Sometime ago in December 2018, the Senate president had assured Nigerians that the 9th Senate will approach every matter with speed, due diligence and integrity to make a clear-cut difference between them and the past. He was speaking at the end of the End of Year Get-together/Award Ceremony organized by the Senate Management for staff of the Senate.
“We came with our own ideas, our own agenda as distinguished senators of the 9th Senate. We passed our agenda. What we intend to do as senators is to enhance good governance in Nigeria to make Nigeria better for the citizens. And of course, the way we want to go is different from the way of the past because perhaps the gaols and targets are different. And we are also in hurry. We know the need for us to act fast. Time is of the essence.

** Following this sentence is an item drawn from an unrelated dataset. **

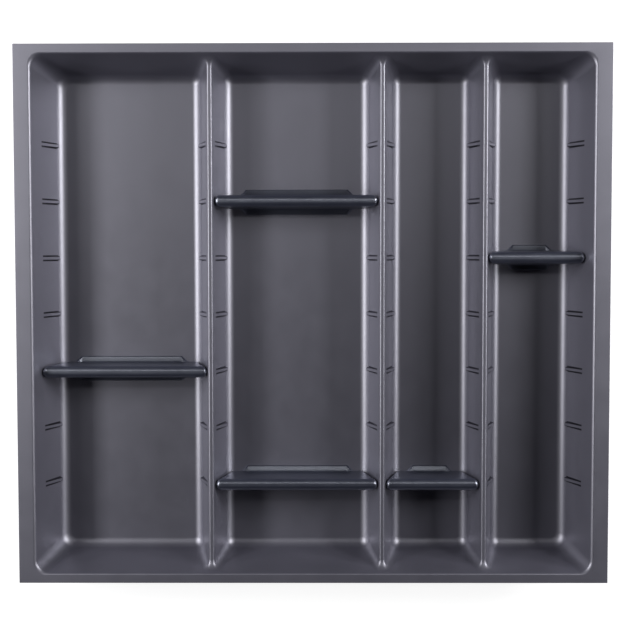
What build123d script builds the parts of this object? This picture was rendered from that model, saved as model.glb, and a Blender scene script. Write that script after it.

“In the next two years or so, the Nigerian political landscape will be dotted by people campaigning for presidency, for governorship and the rest of it. And that will in a way cause some disruption or slow down governance. So between now and the next two years, we have told ourselves that we have to work hard to ensure that, as a legislature, we are able to perform our roles creditably to enable government function very well for Nigerians. And that is what we have been trying to do.”
The National Assembly, indeed, has a tall task on its palms.There is no doubt that Nigerians are not only waiting but are also very eager to see how the NASS will handle this matter, as sensitive as it is in terms of its integrity, the misfortune that has befallen the NDDC and the Niger Delta region for decades, as well as how different the 9th Assembly could be in the history of legislative practice in the country.
In doing this, they must convince Nigerians beyond every reasonable doubt that nobody was pampered, cheated or gratified in the investigations. Again, it will offer opportunities to Nigerians to reassess Sen. Godswill Akpabio’s character and intention during the live hearing of the matter. Then, we shall have known who was right and who was wrong; who was factual and who was presumptuous in the fight to reposition the NDDC.